I think those particular hearings were the exception, not the rule, as to the general operation of Congress which consists of a great deal of day-to-day work, and which I admit would not be particularly newsworthy. But I still think there are some institutional functions of the body that have not been fully or even partially explained to the viewers.

You have heard my questions of Mr. Taylor, and I do not want to go over the same ground again. Perhaps your technical people will have more to say about it later in the day, but I am a little sorry that the only suggestion you had was to let the cameras in on the Senate and the House floors.

This is something I agree with, but I would be interested to know if your commentators have commented on the fact that the institution, the rules of the institution, did not permit that.

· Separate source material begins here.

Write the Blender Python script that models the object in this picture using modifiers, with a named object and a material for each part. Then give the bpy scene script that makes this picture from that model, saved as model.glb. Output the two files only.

Mr. RULE. Congressman, I am not aware of that, but we will certainly answer that question and have it back to you.

I cannot answer that at the moment. I would have no position against such a thing on our part.

Representative CLEVELAND. I would also like to ask you-you can refine the information later for the record-I wonder if ABC has ever done an in-depth, comprehensive study of a particular piece of legislation.

I know the most dramatic thing is when we pass it on the floor of the House and the Senate, but a good deal goes into it before that, and I wondered if ABC has ever undertaken a study of some piece of legislation as it moves through the different committees and how it is amended, and the difference between a committee and a conference committee action. This is the type of thing, the institutional thing, that we want the public to know about, so they can better understand our role.

You could answer it now if you know the answer, or for the record later, if you would like to get the information.

Mr. RULE. I will get the information. I am not aware whether we have done that indepth or not to the extent that you are discussing. Representative CLEVELAND. You understand the point I am making? Mr. RULE. Yes, I do.

Representative CLEVELAND. The distinction between the individuals and the institution?